Hormones & Animal Behavior Lab
Description
The Hormones & Animal Behavior Lab is an interactive virtual biology module built for undergraduate students studying behavioral endocrinology. Structured as a seven-part journey through the endocrine system, students click through an explorable gland map, run a simulated stress response along the HPA axis, drag hormone molecules to visualize steroid and nonsteroid signaling pathways at the cellular level, and match real hormones to real animal behaviors — from aggressive stickleback fish to caste polymorphism in honeybees. Two further modules turn textbook data into hands-on charts, letting students trace hormone fluctuations across the estrus cycle and see how a competitive outcome can shift testosterone levels in winners and losers alike.
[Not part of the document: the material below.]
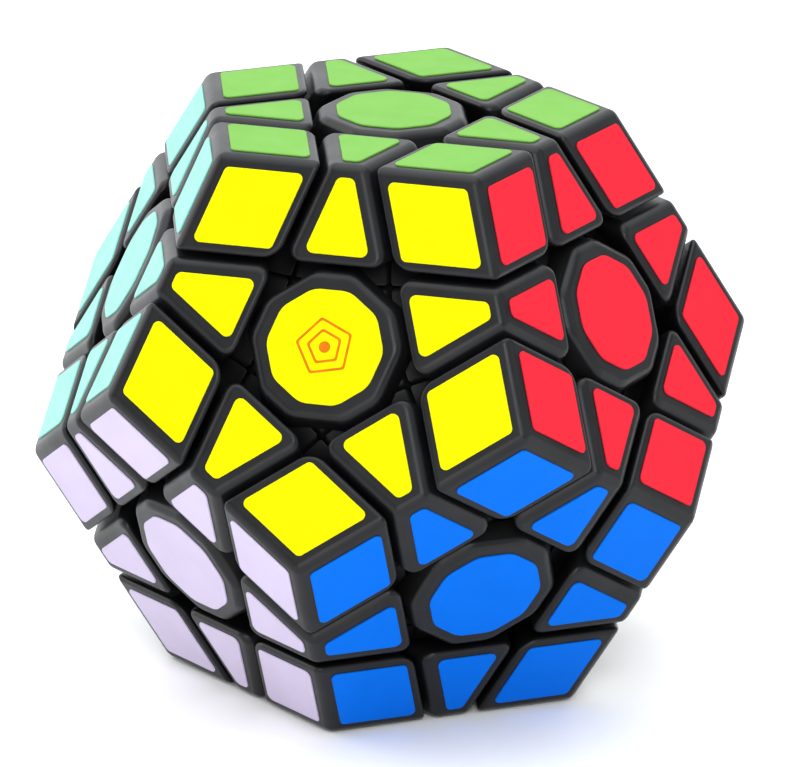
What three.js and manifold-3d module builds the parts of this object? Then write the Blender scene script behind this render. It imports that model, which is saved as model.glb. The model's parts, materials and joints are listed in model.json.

A running Lab Score and an optional lab notebook keep the experience gamified and reflective, culminating in a scored recap quiz that ties every behavior back to its underlying hormone.
Learning Outcomes
By completing this lab, students will be able to identify the major endocrine glands and the hormones each releases; explain the sequence and negative-feedback regulation of the HPA stress axis; distinguish between steroid and nonsteroid hormone signaling mechanisms at the molecular level, including receptor location and downstream effects; connect specific hormones to the animal behaviors they drive, such as aggression, parental care, molting, and caste differentiation; interpret cyclical hormone data, such as the rise and fall of estrogen and progesterone across the estrus cycle; and recognize that the relationship between hormones and behavior is bidirectional, with social and behavioral outcomes capable of altering hormone levels in turn.